Write out the whole listing word for word.

* **Dataset extract**
▽
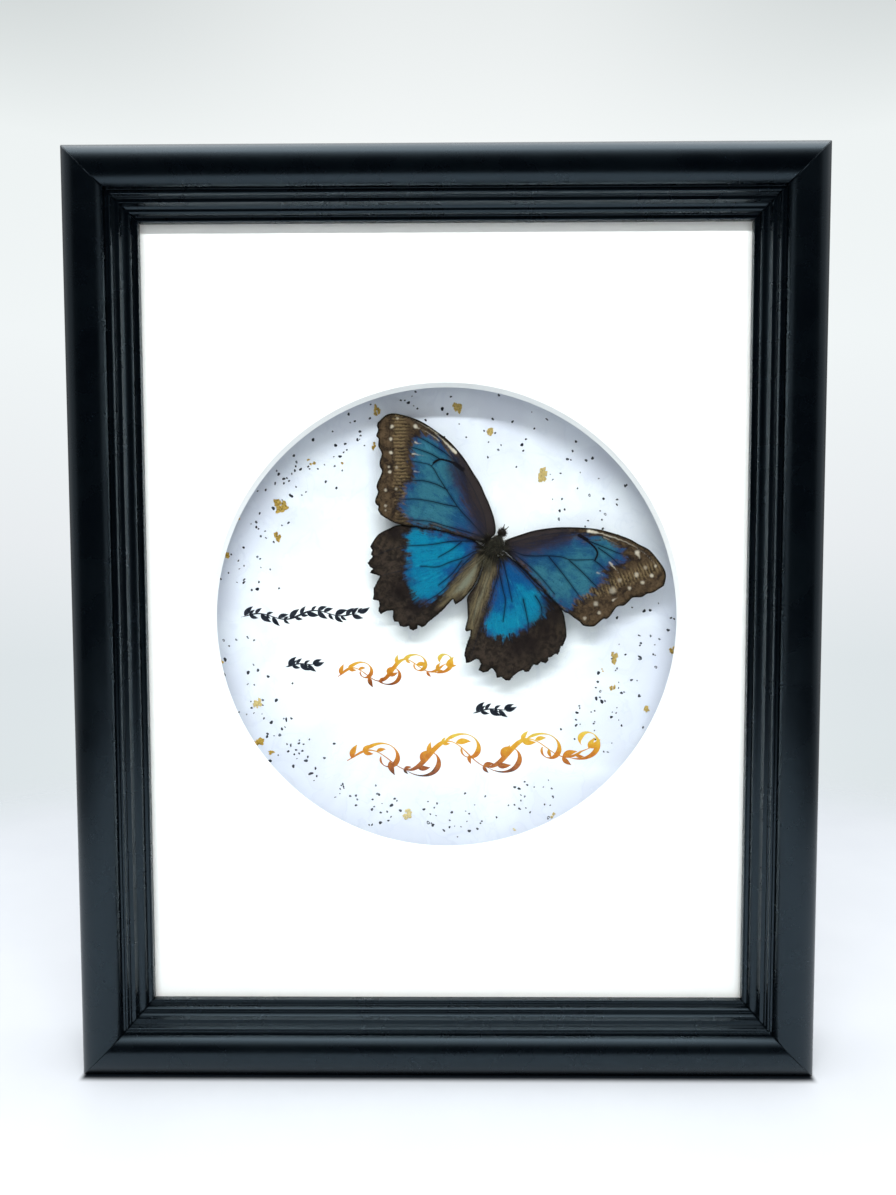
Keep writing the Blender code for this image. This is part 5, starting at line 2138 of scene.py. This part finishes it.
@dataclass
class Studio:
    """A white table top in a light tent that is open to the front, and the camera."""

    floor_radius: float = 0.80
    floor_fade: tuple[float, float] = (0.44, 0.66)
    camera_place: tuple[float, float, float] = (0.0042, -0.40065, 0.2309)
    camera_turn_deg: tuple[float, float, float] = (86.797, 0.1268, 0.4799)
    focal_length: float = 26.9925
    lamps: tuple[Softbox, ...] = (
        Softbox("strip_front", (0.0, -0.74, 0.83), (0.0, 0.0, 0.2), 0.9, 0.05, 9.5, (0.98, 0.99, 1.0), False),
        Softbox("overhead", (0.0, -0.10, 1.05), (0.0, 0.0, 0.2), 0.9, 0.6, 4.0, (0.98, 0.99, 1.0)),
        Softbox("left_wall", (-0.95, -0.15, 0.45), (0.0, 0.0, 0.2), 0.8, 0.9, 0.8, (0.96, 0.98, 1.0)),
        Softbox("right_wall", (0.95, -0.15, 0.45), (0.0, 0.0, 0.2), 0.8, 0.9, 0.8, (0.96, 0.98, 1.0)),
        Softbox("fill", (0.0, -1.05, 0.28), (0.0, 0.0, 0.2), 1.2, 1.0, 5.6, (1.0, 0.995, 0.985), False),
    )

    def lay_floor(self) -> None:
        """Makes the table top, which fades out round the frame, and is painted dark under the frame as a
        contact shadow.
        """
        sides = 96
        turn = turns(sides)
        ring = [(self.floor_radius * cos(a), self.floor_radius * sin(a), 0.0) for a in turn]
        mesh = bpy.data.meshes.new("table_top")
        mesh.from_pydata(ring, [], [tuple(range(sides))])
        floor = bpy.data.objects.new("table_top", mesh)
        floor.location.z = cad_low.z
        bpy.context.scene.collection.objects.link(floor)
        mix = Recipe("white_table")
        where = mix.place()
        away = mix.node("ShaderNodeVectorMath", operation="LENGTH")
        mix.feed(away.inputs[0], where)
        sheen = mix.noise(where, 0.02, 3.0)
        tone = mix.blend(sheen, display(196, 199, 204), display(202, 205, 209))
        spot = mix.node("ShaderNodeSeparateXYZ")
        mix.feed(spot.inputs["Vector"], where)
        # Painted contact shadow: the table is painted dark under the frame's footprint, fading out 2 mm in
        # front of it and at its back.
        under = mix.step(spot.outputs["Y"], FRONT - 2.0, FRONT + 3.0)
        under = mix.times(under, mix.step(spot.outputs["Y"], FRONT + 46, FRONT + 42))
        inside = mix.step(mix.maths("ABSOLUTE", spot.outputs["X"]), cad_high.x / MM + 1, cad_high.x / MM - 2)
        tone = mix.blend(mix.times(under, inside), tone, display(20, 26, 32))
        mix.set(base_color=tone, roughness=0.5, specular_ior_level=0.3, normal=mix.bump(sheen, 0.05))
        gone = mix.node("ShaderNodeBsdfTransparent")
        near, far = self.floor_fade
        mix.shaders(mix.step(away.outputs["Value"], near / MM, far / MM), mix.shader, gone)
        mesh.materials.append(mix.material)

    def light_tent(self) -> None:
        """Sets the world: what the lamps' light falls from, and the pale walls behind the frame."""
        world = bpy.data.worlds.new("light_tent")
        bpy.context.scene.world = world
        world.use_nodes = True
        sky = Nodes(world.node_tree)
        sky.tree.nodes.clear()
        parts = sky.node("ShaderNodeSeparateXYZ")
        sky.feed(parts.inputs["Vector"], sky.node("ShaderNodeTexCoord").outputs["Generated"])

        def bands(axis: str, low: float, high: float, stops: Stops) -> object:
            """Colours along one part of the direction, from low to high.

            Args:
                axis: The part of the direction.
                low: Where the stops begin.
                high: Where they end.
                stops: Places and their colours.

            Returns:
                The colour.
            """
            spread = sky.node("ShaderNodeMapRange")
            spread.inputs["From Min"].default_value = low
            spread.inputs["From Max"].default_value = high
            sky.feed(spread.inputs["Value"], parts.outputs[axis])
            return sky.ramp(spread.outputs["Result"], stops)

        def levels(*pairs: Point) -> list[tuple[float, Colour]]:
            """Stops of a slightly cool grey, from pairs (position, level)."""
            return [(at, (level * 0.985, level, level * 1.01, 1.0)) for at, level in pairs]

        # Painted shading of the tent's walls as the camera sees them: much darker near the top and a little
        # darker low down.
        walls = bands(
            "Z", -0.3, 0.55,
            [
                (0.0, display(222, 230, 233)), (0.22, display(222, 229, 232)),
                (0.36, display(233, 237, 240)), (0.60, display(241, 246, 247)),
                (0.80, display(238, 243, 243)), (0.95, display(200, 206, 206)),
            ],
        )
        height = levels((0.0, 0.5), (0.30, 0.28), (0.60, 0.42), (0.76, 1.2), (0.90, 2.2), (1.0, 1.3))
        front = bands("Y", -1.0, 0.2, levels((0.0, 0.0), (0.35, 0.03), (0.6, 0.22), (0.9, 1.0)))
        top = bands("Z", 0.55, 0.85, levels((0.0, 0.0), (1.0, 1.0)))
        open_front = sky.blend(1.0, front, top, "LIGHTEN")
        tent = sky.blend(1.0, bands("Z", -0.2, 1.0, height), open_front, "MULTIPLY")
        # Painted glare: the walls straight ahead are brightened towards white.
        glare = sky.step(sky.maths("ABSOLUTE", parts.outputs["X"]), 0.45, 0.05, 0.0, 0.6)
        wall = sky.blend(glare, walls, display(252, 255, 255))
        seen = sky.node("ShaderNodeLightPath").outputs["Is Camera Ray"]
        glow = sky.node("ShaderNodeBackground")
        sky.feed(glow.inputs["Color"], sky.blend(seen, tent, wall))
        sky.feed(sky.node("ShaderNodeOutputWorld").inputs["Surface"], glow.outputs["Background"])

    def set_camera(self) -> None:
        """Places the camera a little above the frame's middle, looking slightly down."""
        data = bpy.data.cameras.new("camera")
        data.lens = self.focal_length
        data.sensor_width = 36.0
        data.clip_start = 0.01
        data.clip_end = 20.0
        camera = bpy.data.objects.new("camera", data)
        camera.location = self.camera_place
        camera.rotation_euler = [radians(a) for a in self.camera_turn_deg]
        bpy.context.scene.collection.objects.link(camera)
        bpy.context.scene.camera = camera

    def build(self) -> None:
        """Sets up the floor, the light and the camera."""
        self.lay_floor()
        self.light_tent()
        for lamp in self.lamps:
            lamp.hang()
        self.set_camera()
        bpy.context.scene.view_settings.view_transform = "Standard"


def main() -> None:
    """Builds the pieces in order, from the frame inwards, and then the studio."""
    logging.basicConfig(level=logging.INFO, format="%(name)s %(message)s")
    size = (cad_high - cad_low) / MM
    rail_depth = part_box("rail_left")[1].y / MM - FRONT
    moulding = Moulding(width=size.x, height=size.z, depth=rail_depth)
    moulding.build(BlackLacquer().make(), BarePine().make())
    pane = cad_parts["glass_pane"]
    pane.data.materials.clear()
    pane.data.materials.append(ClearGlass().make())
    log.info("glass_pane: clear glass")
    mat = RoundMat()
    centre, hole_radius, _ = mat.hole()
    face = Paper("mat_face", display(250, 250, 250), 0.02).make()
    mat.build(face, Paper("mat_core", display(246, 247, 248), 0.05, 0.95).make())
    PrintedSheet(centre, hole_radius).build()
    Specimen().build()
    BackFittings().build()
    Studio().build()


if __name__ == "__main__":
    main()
△
* **Result**
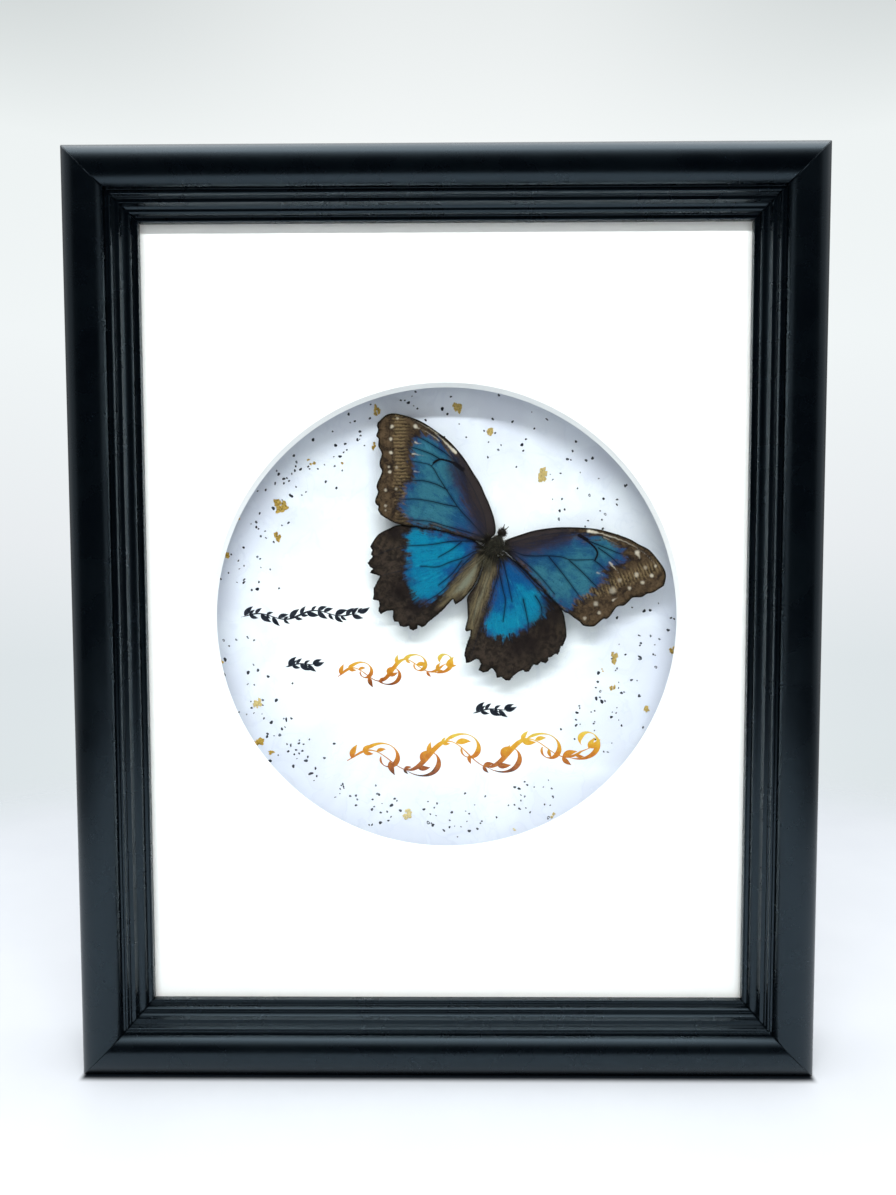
Keep writing the Blender code for this image. This is part 5, starting at line 2138 of scene.py. This part finishes it.
@dataclass
class Studio:
    """A white table top in a light tent that is open to the front, and the camera."""

    floor_radius: float = 0.80
    floor_fade: tuple[float, float] = (0.44, 0.66)
    camera_place: tuple[float, float, float] = (0.0042, -0.40065, 0.2309)
    camera_turn_deg: tuple[float, float, float] = (86.797, 0.1268, 0.4799)
    focal_length: float = 26.9925
    lamps: tuple[Softbox, ...] = (
        Softbox("strip_front", (0.0, -0.74, 0.83), (0.0, 0.0, 0.2), 0.9, 0.05, 9.5, (0.98, 0.99, 1.0), False),
        Softbox("overhead", (0.0, -0.10, 1.05), (0.0, 0.0, 0.2), 0.9, 0.6, 4.0, (0.98, 0.99, 1.0)),
        Softbox("left_wall", (-0.95, -0.15, 0.45), (0.0, 0.0, 0.2), 0.8, 0.9, 0.8, (0.96, 0.98, 1.0)),
        Softbox("right_wall", (0.95, -0.15, 0.45), (0.0, 0.0, 0.2), 0.8, 0.9, 0.8, (0.96, 0.98, 1.0)),
        Softbox("fill", (0.0, -1.05, 0.28), (0.0, 0.0, 0.2), 1.2, 1.0, 5.6, (1.0, 0.995, 0.985), False),
    )

    def lay_floor(self) -> None:
        """Makes the table top, which fades out round the frame, and is painted dark under the frame as a
        contact shadow.
        """
        sides = 96
        turn = turns(sides)
        ring = [(self.floor_radius * cos(a), self.floor_radius * sin(a), 0.0) for a in turn]
        mesh = bpy.data.meshes.new("table_top")
        mesh.from_pydata(ring, [], [tuple(range(sides))])
        floor = bpy.data.objects.new("table_top", mesh)
        floor.location.z = cad_low.z
        bpy.context.scene.collection.objects.link(floor)
        mix = Recipe("white_table")
        where = mix.place()
        away = mix.node("ShaderNodeVectorMath", operation="LENGTH")
        mix.feed(away.inputs[0], where)
        sheen = mix.noise(where, 0.02, 3.0)
        tone = mix.blend(sheen, display(196, 199, 204), display(202, 205, 209))
        spot = mix.node("ShaderNodeSeparateXYZ")
        mix.feed(spot.inputs["Vector"], where)
        # Painted contact shadow: the table is painted dark under the frame's footprint, fading out 2 mm in
        # front of it and at its back.
        under = mix.step(spot.outputs["Y"], FRONT - 2.0, FRONT + 3.0)
        under = mix.times(under, mix.step(spot.outputs["Y"], FRONT + 46, FRONT + 42))
        inside = mix.step(mix.maths("ABSOLUTE", spot.outputs["X"]), cad_high.x / MM + 1, cad_high.x / MM - 2)
        tone = mix.blend(mix.times(under, inside), tone, display(20, 26, 32))
        mix.set(base_color=tone, roughness=0.5, specular_ior_level=0.3, normal=mix.bump(sheen, 0.05))
        gone = mix.node("ShaderNodeBsdfTransparent")
        near, far = self.floor_fade
        mix.shaders(mix.step(away.outputs["Value"], near / MM, far / MM), mix.shader, gone)
        mesh.materials.append(mix.material)

    def light_tent(self) -> None:
        """Sets the world: what the lamps' light falls from, and the pale walls behind the frame."""
        world = bpy.data.worlds.new("light_tent")
        bpy.context.scene.world = world
        world.use_nodes = True
        sky = Nodes(world.node_tree)
        sky.tree.nodes.clear()
        parts = sky.node("ShaderNodeSeparateXYZ")
        sky.feed(parts.inputs["Vector"], sky.node("ShaderNodeTexCoord").outputs["Generated"])

        def bands(axis: str, low: float, high: float, stops: Stops) -> object:
            """Colours along one part of the direction, from low to high.

            Args:
                axis: The part of the direction.
                low: Where the stops begin.
                high: Where they end.
                stops: Places and their colours.

            Returns:
                The colour.
            """
            spread = sky.node("ShaderNodeMapRange")
            spread.inputs["From Min"].default_value = low
            spread.inputs["From Max"].default_value = high
            sky.feed(spread.inputs["Value"], parts.outputs[axis])
            return sky.ramp(spread.outputs["Result"], stops)

        def levels(*pairs: Point) -> list[tuple[float, Colour]]:
            """Stops of a slightly cool grey, from pairs (position, level)."""
            return [(at, (level * 0.985, level, level * 1.01, 1.0)) for at, level in pairs]

        # Painted shading of the tent's walls as the camera sees them: much darker near the top and a little
        # darker low down.
        walls = bands(
            "Z", -0.3, 0.55,
            [
                (0.0, display(222, 230, 233)), (0.22, display(222, 229, 232)),
                (0.36, display(233, 237, 240)), (0.60, display(241, 246, 247)),
                (0.80, display(238, 243, 243)), (0.95, display(200, 206, 206)),
            ],
        )
        height = levels((0.0, 0.5), (0.30, 0.28), (0.60, 0.42), (0.76, 1.2), (0.90, 2.2), (1.0, 1.3))
        front = bands("Y", -1.0, 0.2, levels((0.0, 0.0), (0.35, 0.03), (0.6, 0.22), (0.9, 1.0)))
        top = bands("Z", 0.55, 0.85, levels((0.0, 0.0), (1.0, 1.0)))
        open_front = sky.blend(1.0, front, top, "LIGHTEN")
        tent = sky.blend(1.0, bands("Z", -0.2, 1.0, height), open_front, "MULTIPLY")
        # Painted glare: the walls straight ahead are brightened towards white.
        glare = sky.step(sky.maths("ABSOLUTE", parts.outputs["X"]), 0.45, 0.05, 0.0, 0.6)
        wall = sky.blend(glare, walls, display(252, 255, 255))
        seen = sky.node("ShaderNodeLightPath").outputs["Is Camera Ray"]
        glow = sky.node("ShaderNodeBackground")
        sky.feed(glow.inputs["Color"], sky.blend(seen, tent, wall))
        sky.feed(sky.node("ShaderNodeOutputWorld").inputs["Surface"], glow.outputs["Background"])

    def set_camera(self) -> None:
        """Places the camera a little above the frame's middle, looking slightly down."""
        data = bpy.data.cameras.new("camera")
        data.lens = self.focal_length
        data.sensor_width = 36.0
        data.clip_start = 0.01
        data.clip_end = 20.0
        camera = bpy.data.objects.new("camera", data)
        camera.location = self.camera_place
        camera.rotation_euler = [radians(a) for a in self.camera_turn_deg]
        bpy.context.scene.collection.objects.link(camera)
        bpy.context.scene.camera = camera

    def build(self) -> None:
        """Sets up the floor, the light and the camera."""
        self.lay_floor()
        self.light_tent()
        for lamp in self.lamps:
            lamp.hang()
        self.set_camera()
        bpy.context.scene.view_settings.view_transform = "Standard"


def main() -> None:
    """Builds the pieces in order, from the frame inwards, and then the studio."""
    logging.basicConfig(level=logging.INFO, format="%(name)s %(message)s")
    size = (cad_high - cad_low) / MM
    rail_depth = part_box("rail_left")[1].y / MM - FRONT
    moulding = Moulding(width=size.x, height=size.z, depth=rail_depth)
    moulding.build(BlackLacquer().make(), BarePine().make())
    pane = cad_parts["glass_pane"]
    pane.data.materials.clear()
    pane.data.materials.append(ClearGlass().make())
    log.info("glass_pane: clear glass")
    mat = RoundMat()
    centre, hole_radius, _ = mat.hole()
    face = Paper("mat_face", display(250, 250, 250), 0.02).make()
    mat.build(face, Paper("mat_core", display(246, 247, 248), 0.05, 0.95).make())
    PrintedSheet(centre, hole_radius).build()
    Specimen().build()
    BackFittings().build()
    Studio().build()


if __name__ == "__main__":
    main()